● Dataset section:
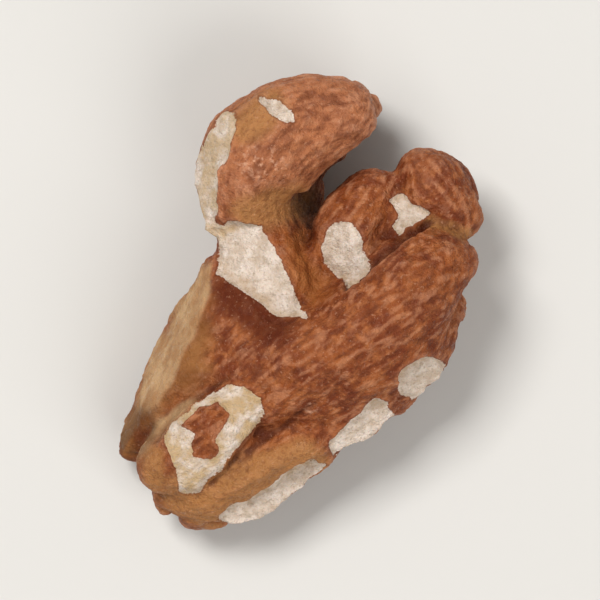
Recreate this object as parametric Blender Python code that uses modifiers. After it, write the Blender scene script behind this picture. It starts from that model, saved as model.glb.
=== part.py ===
"""One broken piece of a shelled walnut, built as the single solid that it is.

The piece is most of one kernel half: a curled end, a broad body, the lobes along the
body's edges, and the winding folds of the kernel's outer side, which it lies on. Each
fold is a sphere bent along a spine. A voxel remesh fuses the folds and leaves the
creases between them, and the places where the kernel broke are plane cuts through
single folds. +X runs across the piece, +Y along it towards the curled end, and +Z up.
The origin is the middle of the footprint, on the surface that the piece rests on.
"""

import math
from collections import namedtuple

import bmesh
import bpy
from mathutils import Matrix, Vector, geometry, noise

MM = 0.001

# Driving dimensions, in millimetres.
VOXEL = 0.36
TRIANGLES = 9000
REST_TRIM = 0.15  # how far the lowest folds are flattened where they touch the surface
SEGMENTS = 28
RINGS = 24

# The natural unevenness of the folds: the wavelength and depth of each scale.
UNEVENNESS = ((9.0, 0.60), (3.4, 0.34))
SEED = 2

# Where the kernel broke or rubbed flat: a point on the plane and its outward direction.
WALL = ((-5.5, 1.2, 10.0), (-0.874, 0.350, 0.338))
RIM = ((-6.4, 9.4, 8.6), (-0.95, 0.10, 0.29))
WAIST_BREAK = ((-2.2, 2.4, 9.5), (-0.25, 0.05, 0.97))
FINGER_BREAK = ((3.1, 3.3, 8.9), (-0.30, -0.32, 0.90))
WORN_TOP = ((-6.0, -9.4, 10.9), (-0.16, -0.10, 0.98))
FLAP_BREAK = ((-1.8, -14.4, 6.0), (0.36, -0.76, 0.54))

# A fold: the knots of its spine as (x, y, z, radius), the planes that cut it, how blunt
# its ends are from 0.35 (sausage) to 1 (spindle), and its height as a share of its width.
Fold = namedtuple("Fold", "spine cuts blunt tall", defaults=((), 0.5, 0.95))

BODY = (
    # The high ridge, from its broad end to where it runs out.
    Fold([(12.7, 3.0, 7.0, 2.2), (9.6, 1.6, 8.0, 3.7), (6.4, -1.7, 8.4, 3.6),
          (2.0, -4.4, 8.2, 3.8), (-3.0, -6.2, 7.6, 3.7), (-7.0, -8.4, 6.8, 2.6)]),
    # The shoulder below the ridge.
    Fold([(10.8, -1.8, 6.6, 2.2), (7.8, -2.4, 7.4, 3.6), (3.6, -4.8, 7.4, 3.9),
          (-1.0, -8.0, 6.6, 3.5)]),
    # The hollow side of the body, where the kernel split along its length.
    Fold([(-4.6, 2.8, 7.2, 2.6), (-5.2, -1.4, 7.3, 3.3), (-6.8, -5.2, 6.8, 3.4),
          (-9.6, -9.2, 5.4, 2.8)], (WALL,)),
    Fold([(-2.6, 2.2, 6.8, 2.6), (-2.6, -1.8, 7.3, 3.1), (-4.4, -5.0, 7.3, 3.3),
          (-7.4, -8.4, 6.4, 2.8)]),
    Fold([(-5.0, 0.6, 5.2, 2.4), (-7.4, -3.4, 4.6, 3.1), (-10.0, -7.2, 4.4, 3.1),
          (-12.4, -11.0, 4.2, 2.4)], (WALL,)),
    # The low flank under the shoulder.
    Fold([(11.0, -2.4, 5.2, 2.2), (7.4, -4.4, 5.5, 2.6), (3.7, -7.8, 5.8, 2.9),
          (-1.2, -10.8, 5.3, 2.5)]),
    # The inside of the body.
    Fold([(8.0, 1.6, 6.0, 3.0), (2.0, -2.4, 5.9, 3.6), (-4.0, -6.4, 5.6, 3.3),
          (-8.0, -9.6, 5.0, 2.4)]),
)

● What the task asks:
Quote the listing above from its first line to the line with "that it is.", inclusive, and add nothing.

● Full output:
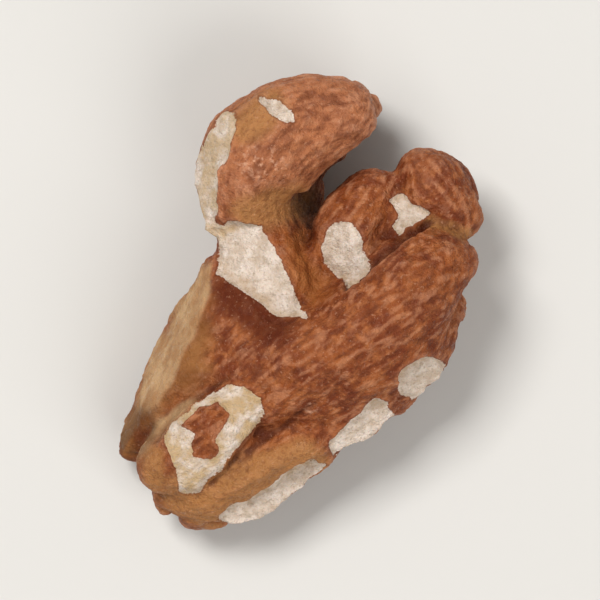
Recreate this object as parametric Blender Python code that uses modifiers. After it, write the Blender scene script behind this picture. It starts from that model, saved as model.glb.
=== part.py ===
"""One broken piece of a shelled walnut, built as the single solid that it is.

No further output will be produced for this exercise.